Il nascondiglio della farfalla, di Ippolita Avalli (Mondadori)

Scenografie capitoline, di vie e strade e angoli, che si palesano nella loro normalità foriera di nascosti tormenti, come quelle piazze metafisiche alla de Chirico, pregne di angoscia e per questo utilizzate spesso da Dario Argento come luoghi dei suoi incubi filmici, si ergono come un palinsesto sotto il quale si celano sensazioni e afrori di orrori che lentamente disegnano la loro trama di sangue su una cartina che è mappa di una Roma solitaria nella e della solitudine dei personaggi che popolano questo romanzo, trama di sangue che sparge il suo segno nero e carminio fin verso lagune toscane che, già dalla loro essenza e struttura geografica, denunciano e simboleggiano trasparenze e contaminazioni di storie, sofferenze, dolori che nascondono ben altre pene, afflizioni, strazi e supplizi.

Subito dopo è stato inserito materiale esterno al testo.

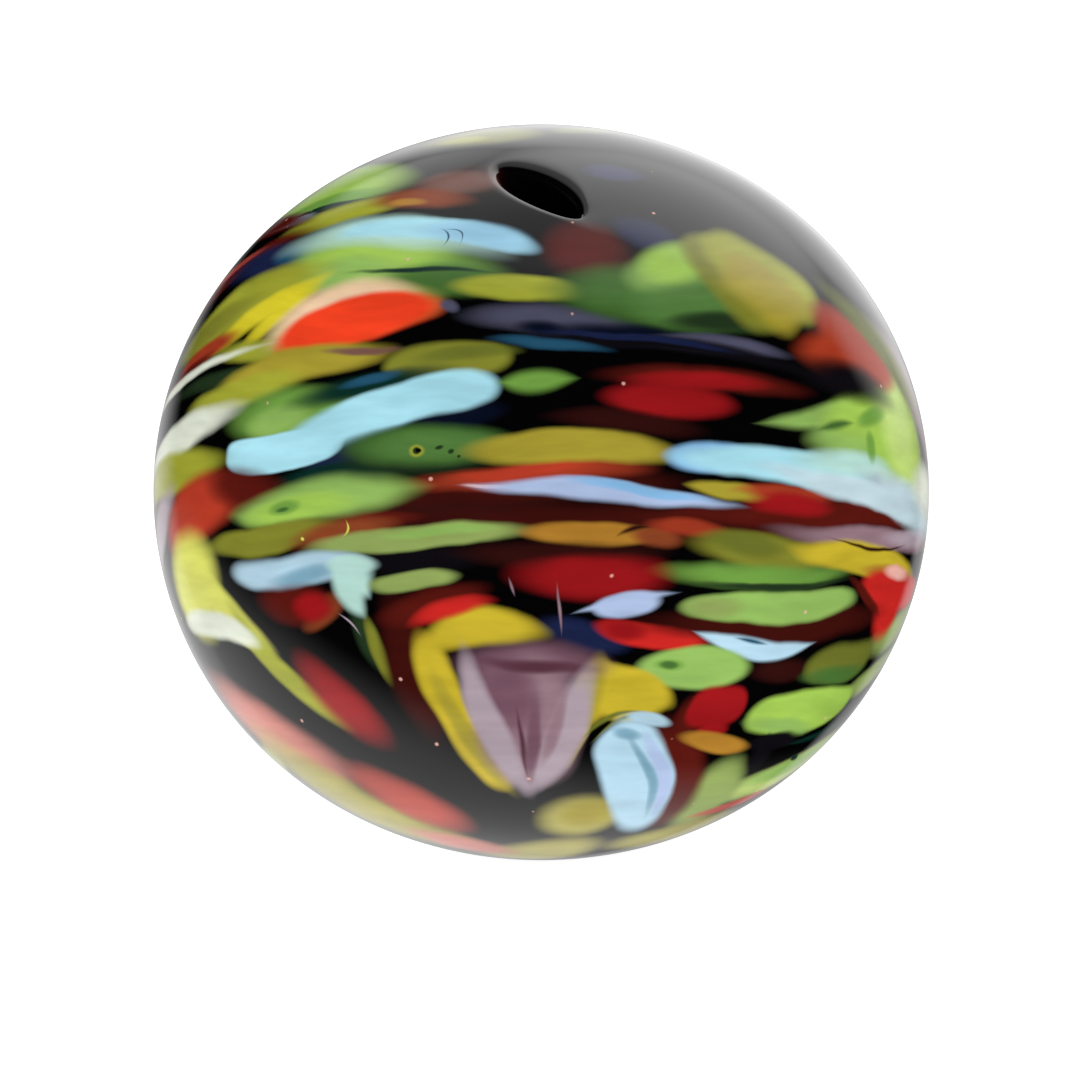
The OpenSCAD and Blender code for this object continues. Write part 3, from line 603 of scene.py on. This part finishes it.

Viaggio tra i luoghi, tra le strade, tra le abitudini di quel quotidiano affannato e nevrotico che è simbolo del quotidiano trascorrere di vite forse affaticate nel tentativo di scavarsi tane di apparente tranquillità nel moltiplicarsi delle trappole di un universo governato da demiurghi che si fanno beffe dell’umanità, Il nascondiglio della farfalla lentamente si trasfigura in una tragica vivisezione dei corpi e delle anime che diventa paradigma di una perversa sofferenza, questa volta comminata all’umanità da un demiurgo malvagio che tutto governa all’insegna di una crudeltà che si infiamma tra le pieghe di mostruosi uteri intenti a partorire divinità del male che si abbrancano ai corpi, trasformandoli in larve rese impotenti, nell’orrore di un cosmo retto da simulacri spietati che attraversano menti che sono diventate universi alla Hieronymus Bosch.
Un libro.
Il nascondiglio della farfalla, di Ippolita Avalli (Mondadori).